======== Records for this task
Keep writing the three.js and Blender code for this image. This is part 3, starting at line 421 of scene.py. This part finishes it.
================
======== Records for this task
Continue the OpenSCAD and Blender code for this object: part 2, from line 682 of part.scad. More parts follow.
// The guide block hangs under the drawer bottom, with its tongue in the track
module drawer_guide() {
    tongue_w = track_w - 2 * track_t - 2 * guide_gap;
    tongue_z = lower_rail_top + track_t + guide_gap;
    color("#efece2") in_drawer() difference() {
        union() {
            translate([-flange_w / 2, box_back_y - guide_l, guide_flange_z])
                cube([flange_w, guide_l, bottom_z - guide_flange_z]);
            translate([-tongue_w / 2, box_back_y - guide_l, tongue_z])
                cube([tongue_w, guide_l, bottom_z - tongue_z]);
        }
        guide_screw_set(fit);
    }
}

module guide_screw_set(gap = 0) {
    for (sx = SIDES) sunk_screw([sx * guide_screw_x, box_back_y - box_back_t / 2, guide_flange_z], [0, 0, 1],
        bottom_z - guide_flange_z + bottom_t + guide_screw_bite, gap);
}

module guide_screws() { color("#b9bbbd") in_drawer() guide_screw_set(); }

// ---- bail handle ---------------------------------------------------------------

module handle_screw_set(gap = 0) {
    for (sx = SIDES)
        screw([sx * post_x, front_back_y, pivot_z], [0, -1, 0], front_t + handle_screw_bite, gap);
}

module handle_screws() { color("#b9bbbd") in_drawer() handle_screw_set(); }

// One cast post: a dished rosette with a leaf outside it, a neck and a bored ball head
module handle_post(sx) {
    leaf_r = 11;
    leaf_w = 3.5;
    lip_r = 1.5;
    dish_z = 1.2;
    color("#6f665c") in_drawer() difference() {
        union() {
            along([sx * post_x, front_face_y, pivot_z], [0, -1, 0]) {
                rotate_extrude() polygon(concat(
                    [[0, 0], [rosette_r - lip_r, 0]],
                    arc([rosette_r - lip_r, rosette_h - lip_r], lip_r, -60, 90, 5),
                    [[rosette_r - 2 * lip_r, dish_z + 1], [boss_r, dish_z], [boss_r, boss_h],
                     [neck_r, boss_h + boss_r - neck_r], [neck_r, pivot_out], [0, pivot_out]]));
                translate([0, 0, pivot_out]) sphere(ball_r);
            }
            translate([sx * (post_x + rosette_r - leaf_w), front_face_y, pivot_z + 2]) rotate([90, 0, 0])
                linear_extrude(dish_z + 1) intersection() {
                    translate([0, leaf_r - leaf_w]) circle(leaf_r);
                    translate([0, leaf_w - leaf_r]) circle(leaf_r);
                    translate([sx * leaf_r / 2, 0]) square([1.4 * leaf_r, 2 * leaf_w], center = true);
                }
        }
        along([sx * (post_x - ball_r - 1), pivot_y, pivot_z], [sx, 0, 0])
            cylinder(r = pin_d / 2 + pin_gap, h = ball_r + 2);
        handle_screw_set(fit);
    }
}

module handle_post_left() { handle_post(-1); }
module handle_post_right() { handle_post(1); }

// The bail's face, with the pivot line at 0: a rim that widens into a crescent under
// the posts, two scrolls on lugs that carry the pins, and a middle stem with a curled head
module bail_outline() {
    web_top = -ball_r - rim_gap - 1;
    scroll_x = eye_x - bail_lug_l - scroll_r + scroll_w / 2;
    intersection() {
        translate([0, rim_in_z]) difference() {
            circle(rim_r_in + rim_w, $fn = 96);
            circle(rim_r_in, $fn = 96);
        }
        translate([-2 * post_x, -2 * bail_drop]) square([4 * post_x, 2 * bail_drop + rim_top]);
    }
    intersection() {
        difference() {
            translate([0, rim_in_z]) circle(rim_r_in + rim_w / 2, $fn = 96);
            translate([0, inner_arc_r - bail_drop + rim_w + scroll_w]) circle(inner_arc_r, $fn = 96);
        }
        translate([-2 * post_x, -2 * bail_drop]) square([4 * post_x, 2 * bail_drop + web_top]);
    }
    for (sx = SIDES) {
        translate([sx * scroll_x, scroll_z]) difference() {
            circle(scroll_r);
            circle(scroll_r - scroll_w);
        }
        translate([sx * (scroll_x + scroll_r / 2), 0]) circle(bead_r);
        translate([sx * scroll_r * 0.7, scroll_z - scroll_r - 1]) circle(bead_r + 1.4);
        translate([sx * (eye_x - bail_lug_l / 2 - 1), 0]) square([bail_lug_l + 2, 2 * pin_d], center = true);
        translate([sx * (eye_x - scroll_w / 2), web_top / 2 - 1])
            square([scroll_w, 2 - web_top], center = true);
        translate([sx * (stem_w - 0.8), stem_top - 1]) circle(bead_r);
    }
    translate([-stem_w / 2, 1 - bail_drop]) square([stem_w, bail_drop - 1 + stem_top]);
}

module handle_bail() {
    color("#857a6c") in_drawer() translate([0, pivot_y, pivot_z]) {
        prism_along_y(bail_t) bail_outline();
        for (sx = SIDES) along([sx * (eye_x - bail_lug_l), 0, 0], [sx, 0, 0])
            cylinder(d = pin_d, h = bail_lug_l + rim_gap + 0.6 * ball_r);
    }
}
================
• [Your objective]: Exactly the lines above from the one with "Continue the OpenSCAD" to the one with "---- bail handle", both included, are to be quoted; leave the rest out.

• [Exercise answer]:
Continue the OpenSCAD and Blender code for this object: part 2, from line 682 of part.scad. More parts follow.
// The guide block hangs under the drawer bottom, with its tongue in the track
module drawer_guide() {
    tongue_w = track_w - 2 * track_t - 2 * guide_gap;
    tongue_z = lower_rail_top + track_t + guide_gap;
    color("#efece2") in_drawer() difference() {
        union() {
            translate([-flange_w / 2, box_back_y - guide_l, guide_flange_z])
                cube([flange_w, guide_l, bottom_z - guide_flange_z]);
            translate([-tongue_w / 2, box_back_y - guide_l, tongue_z])
                cube([tongue_w, guide_l, bottom_z - tongue_z]);
        }
        guide_screw_set(fit);
    }
}

module guide_screw_set(gap = 0) {
    for (sx = SIDES) sunk_screw([sx * guide_screw_x, box_back_y - box_back_t / 2, guide_flange_z], [0, 0, 1],
        bottom_z - guide_flange_z + bottom_t + guide_screw_bite, gap);
}

module guide_screws() { color("#b9bbbd") in_drawer() guide_screw_set(); }

// ---- bail handle ---------------------------------------------------------------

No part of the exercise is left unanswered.